Can Japan be roused from its stupor?
Masahiro Matsumura says it can't keep muddling through on tired ideas
Japan is now confronting challenges at home and abroad that are as serious as any it has had to face since the end of the second world war. Yet the Japanese public is displaying remarkable apathy. The two major political parties, the governing Democratic Party of Japan (DPJ) and the Liberal Democratic Party (LDP), recently chose their leaders, yet ordinary Japanese responded with a collective shrug. But Japan's political system is unlikely to remain a matter of popular indifference for much longer.
The DPJ came to power in 2009, with an ambitious programme promising comprehensive administrative reform, no tax increases and a freer hand in Japan's alliance with the US. But the first two DPJ governments ended with those pledges in tatters. Consequently, several dozen legislators defected and formed a new rump opposition party.
The DPJ has now re-elected incumbent Prime Minister Yoshihiko Noda as its president, despite his very low public-approval rating. With a thin majority in the lower house and a narrow plurality in the upper house, the DPJ on its own is unable to pass fiscal and other legislation essential to running a government. As a result, the prime minister is barely muddling through.
Yet the rival LDP, which had governed almost uninterruptedly for several decades until 2009, has proved to be an ineffective opposition party. Unable to overcome popular distrust, it has been incapable of holding the DPJ accountable in the legislature.
In an effort to enhance popular support for the party, the LDP presidential campaign took advantage of a heightened sense of crisis centred on Japan's territorial disputes with Russia, South Korea and, most recently and alarmingly, China. The party chose as its leader former prime minister Shinzo Abe, who is known as the hardest of hardliners on nationalist matters, but who is also widely perceived as having acted irresponsibly when he abruptly gave up his premiership in 2007, after only one year in office, due to health problems.
So, the Japanese public is now searching for a party that can take on the tasks of reforming the country, reviving the economy and enhancing national security. Neither the DPJ nor the LDP appears dependable in any of these areas. As a result, the public is paying increasing attention to the newly created Japan Restoration Party and its populist leader, Osaka City mayor Toru Hashimoto. It aspires to be a ruling party, or at least a kingmaker, but has an almost exclusively domestic agenda and suffers from a dearth of talent below Hashimoto.
It is almost certain that the next general election will not produce a parliamentary majority for a single party and Japan will enter a period of uncertainty, ultimately leading to a political shake-up.
Japan's hidebound post-war regime has been insulated by relatively unchanging geostrategic and economic conditions. The country remains the world's largest creditor, and has slowly but steadily eliminated enormous non-performing loans in its banking sector. Moreover, the cold war never ended in East Asia, requiring the preservation of a US-led security system centred on the US-Japan alliance. The political system's resilience in absorbing huge disruptions - the 2008 financial crisis and the 2011 earthquake - is one key reason for its survival.

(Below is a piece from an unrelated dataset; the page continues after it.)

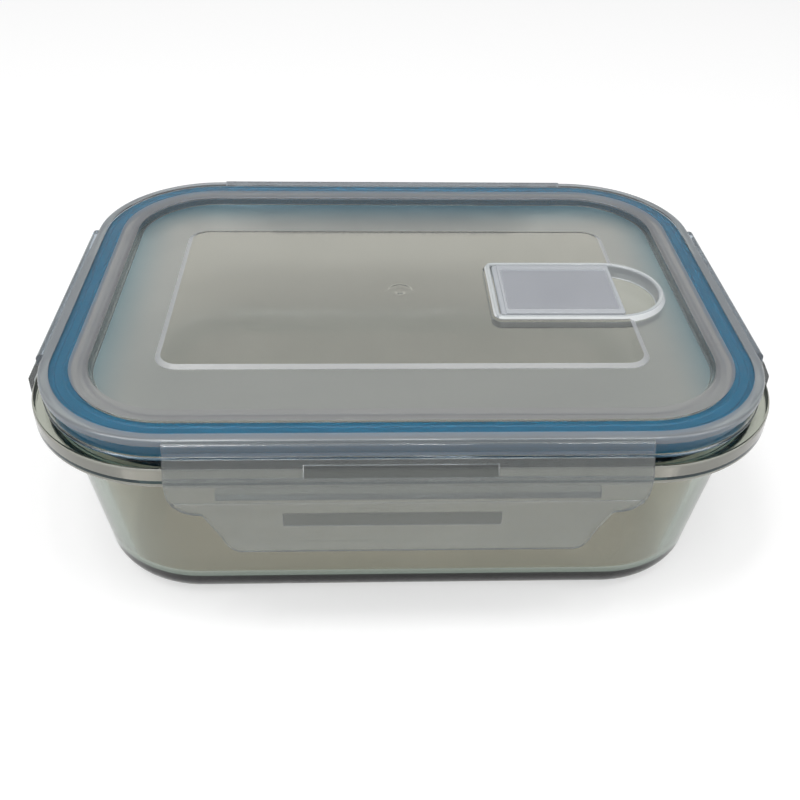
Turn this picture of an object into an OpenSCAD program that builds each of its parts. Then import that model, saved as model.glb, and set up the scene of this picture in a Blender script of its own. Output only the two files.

Thus, Japan remains broadly credible, at least relative to the US and the European Union. The yen's appreciation reflects markets' assessment that Japan's economic position is stronger than that of the US and the EU. Indeed, with a huge capital surplus and very low interest rates in a time of creeping deflation, Japan now has a golden opportunity to invest in public infrastructure, education, defence and overseas projects.
But Japan is unable to seize these opportunities, because its political system is incapable of producing competent leaders. Given rising tensions in Asia, the question is how long this can last. China's rise and America's relative decline present not only a danger for Japan, but also an opportunity - and perhaps the needed momentum boost - for real reform.